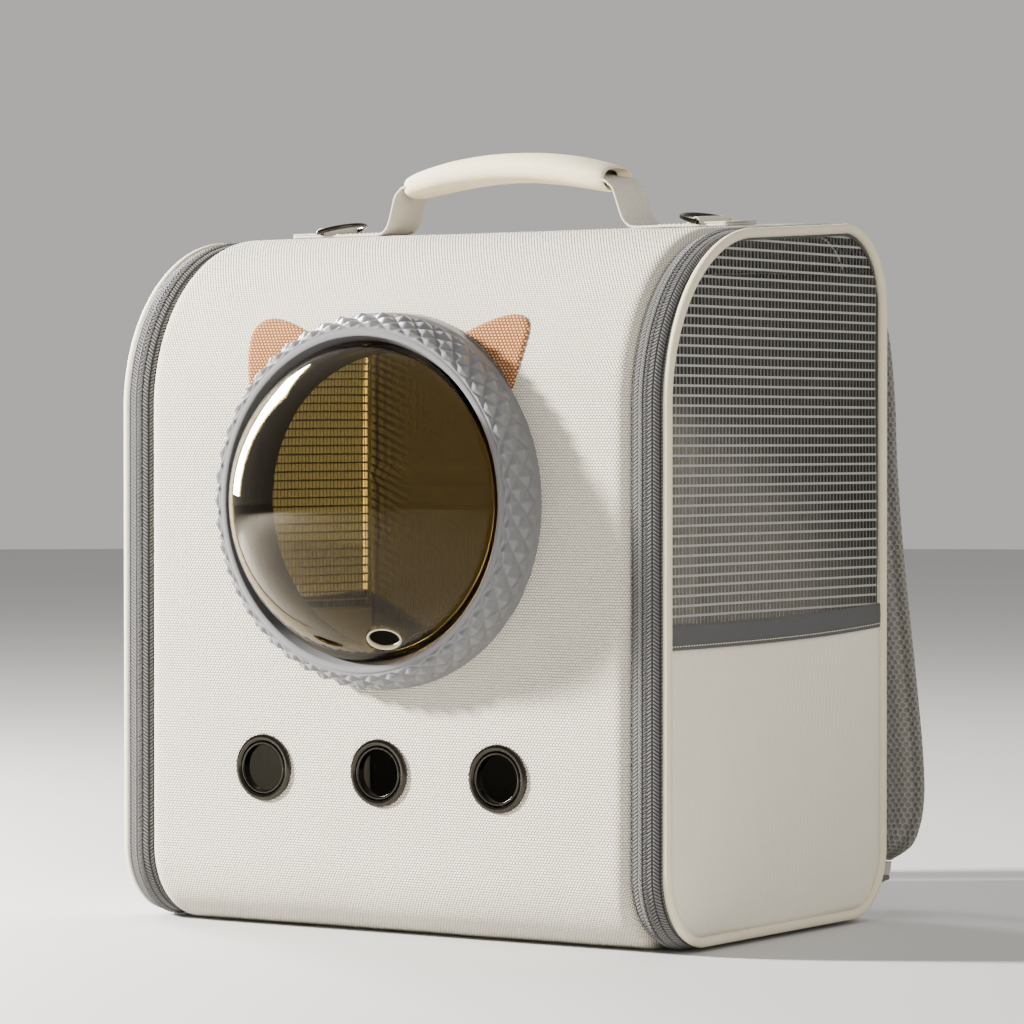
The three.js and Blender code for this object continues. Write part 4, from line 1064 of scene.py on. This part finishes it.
def stage():
    """A wide pale floor and sky, and five lights.

    The key comes from the upper left, the window shows only in glossy pieces, the fill stands on
    the right, one is behind, and a faint one is inside the bag.
    """
    turn, r = circle(64)[:, None], np.array([0.1, 500, 2000, 9000])
    floor = surface("floor", spread(r * np.cos(turn), r * np.sin(turn), -0.1), (True, False))
    look = Look("pale floor", Roughness=0.75)
    shade = look.mix(look.noise(3, 4) * 0.4, (0.52, 0.52, 0.52), (0.47, 0.47, 0.47))
    floor.data.materials.append(look.finish(shade))
    world = bpy.data.worlds.new("pale")
    world.use_nodes = True
    sky = world.node_tree.nodes["Background"]
    sky.inputs["Color"].default_value = (0.93, 0.915, 0.885, 1)
    sky.inputs["Strength"].default_value = 0.55
    bpy.context.scene.world = world
    for name, at, size, watts, colour, mirrored in (
        ("key", (-2.15, -1.4, 1.2), 0.26, 560, (1, 0.945, 0.86), False),
        ("window", (-1.7, 0.5, 0.8), (0.6, 1.1), 300, (1, 0.98, 0.95), True),
        ("fill", (2.3, -1.5, 0.9), 1.8, 40, (1, 0.945, 0.85), False),
        ("back", (0.4, 2.2, 1.6), 1.4, 18, (1, 1, 1), False),
        ("inside", (-0.09, -0.04, 0.1), 0.06, 0.09, (1, 0.97, 0.9), False),
    ):
        lamp = bpy.data.lights.new(name, "AREA")
        lamp.shape, (lamp.size, lamp.size_y) = "RECTANGLE", (size if isinstance(size, tuple) else (size, size))
        lamp.energy, lamp.color = watts, colour
        holder = bpy.data.objects.new(name, lamp)
        holder.location = at
        holder.rotation_euler = (Vector((0, 0, 0.25)) - Vector(at)).to_track_quat("-Z", "Y").to_euler()
        holder.visible_glossy = holder.visible_transmission = mirrored
        holder.visible_diffuse = not mirrored
        bpy.context.scene.collection.objects.link(holder)


def camera():
    """The photograph's view: a long lens to the bag's front right, a little below its middle."""
    data = bpy.data.cameras.new("camera")
    data.lens, data.sensor_width = 36 * 4449.8 / 1024, 36
    data.clip_end = 50
    eye = bpy.data.objects.new("camera", data)
    eye.location = (1.49025, -2.27196, 0.29488)
    eye.rotation_euler = (math.radians(90 - 0.974), 0, math.radians(33.154))
    bpy.context.scene.collection.objects.link(eye)
    bpy.context.scene.camera = eye


stage()
camera()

★ ★ ★ ★ ★ ★ ★

SET PROBLEM:
Repeat the lines above exactly.

THE SOLUTION:
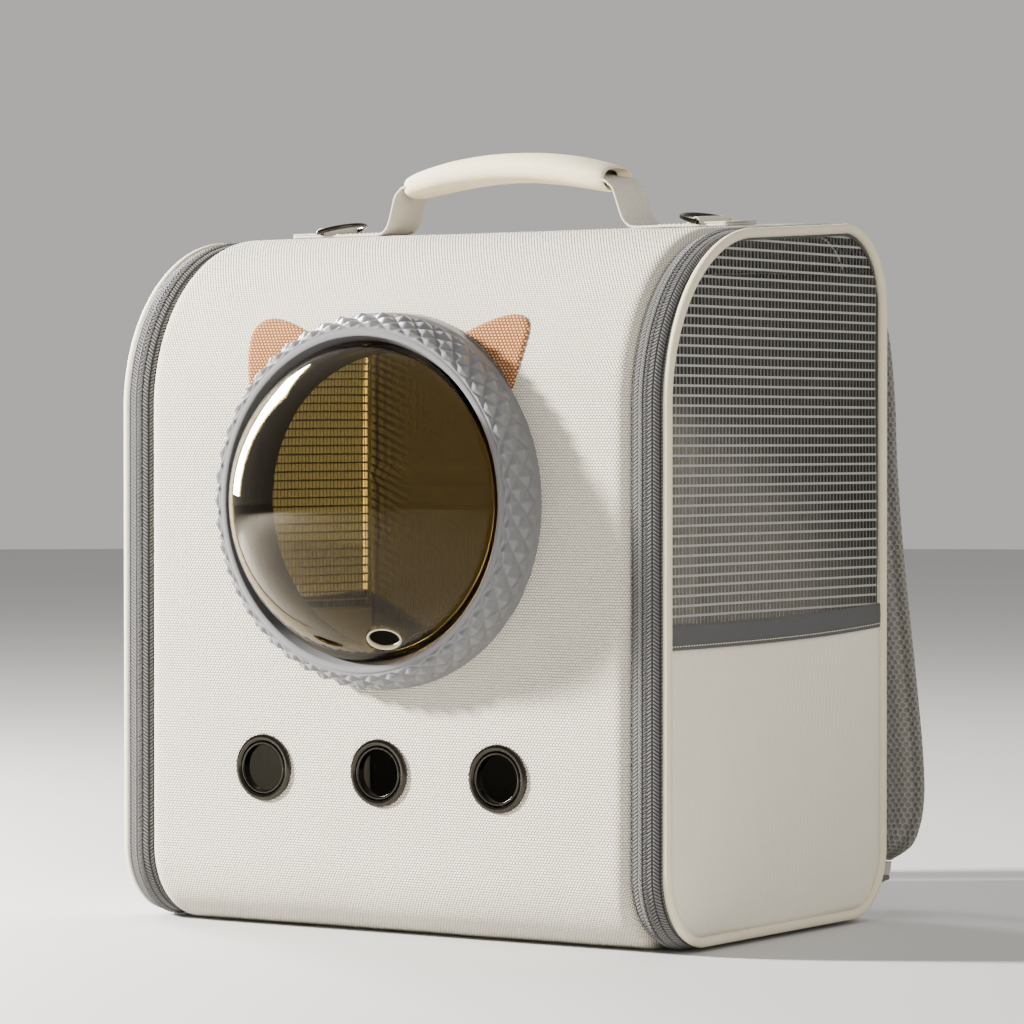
The three.js and Blender code for this object continues. Write part 4, from line 1064 of scene.py on. This part finishes it.
def stage():
    """A wide pale floor and sky, and five lights.

    The key comes from the upper left, the window shows only in glossy pieces, the fill stands on
    the right, one is behind, and a faint one is inside the bag.
    """
    turn, r = circle(64)[:, None], np.array([0.1, 500, 2000, 9000])
    floor = surface("floor", spread(r * np.cos(turn), r * np.sin(turn), -0.1), (True, False))
    look = Look("pale floor", Roughness=0.75)
    shade = look.mix(look.noise(3, 4) * 0.4, (0.52, 0.52, 0.52), (0.47, 0.47, 0.47))
    floor.data.materials.append(look.finish(shade))
    world = bpy.data.worlds.new("pale")
    world.use_nodes = True
    sky = world.node_tree.nodes["Background"]
    sky.inputs["Color"].default_value = (0.93, 0.915, 0.885, 1)
    sky.inputs["Strength"].default_value = 0.55
    bpy.context.scene.world = world
    for name, at, size, watts, colour, mirrored in (
        ("key", (-2.15, -1.4, 1.2), 0.26, 560, (1, 0.945, 0.86), False),
        ("window", (-1.7, 0.5, 0.8), (0.6, 1.1), 300, (1, 0.98, 0.95), True),
        ("fill", (2.3, -1.5, 0.9), 1.8, 40, (1, 0.945, 0.85), False),
        ("back", (0.4, 2.2, 1.6), 1.4, 18, (1, 1, 1), False),
        ("inside", (-0.09, -0.04, 0.1), 0.06, 0.09, (1, 0.97, 0.9), False),
    ):
        lamp = bpy.data.lights.new(name, "AREA")
        lamp.shape, (lamp.size, lamp.size_y) = "RECTANGLE", (size if isinstance(size, tuple) else (size, size))
        lamp.energy, lamp.color = watts, colour
        holder = bpy.data.objects.new(name, lamp)
        holder.location = at
        holder.rotation_euler = (Vector((0, 0, 0.25)) - Vector(at)).to_track_quat("-Z", "Y").to_euler()
        holder.visible_glossy = holder.visible_transmission = mirrored
        holder.visible_diffuse = not mirrored
        bpy.context.scene.collection.objects.link(holder)


def camera():
    """The photograph's view: a long lens to the bag's front right, a little below its middle."""
    data = bpy.data.cameras.new("camera")
    data.lens, data.sensor_width = 36 * 4449.8 / 1024, 36
    data.clip_end = 50
    eye = bpy.data.objects.new("camera", data)
    eye.location = (1.49025, -2.27196, 0.29488)
    eye.rotation_euler = (math.radians(90 - 0.974), 0, math.radians(33.154))
    bpy.context.scene.collection.objects.link(eye)
    bpy.context.scene.camera = eye


stage()
camera()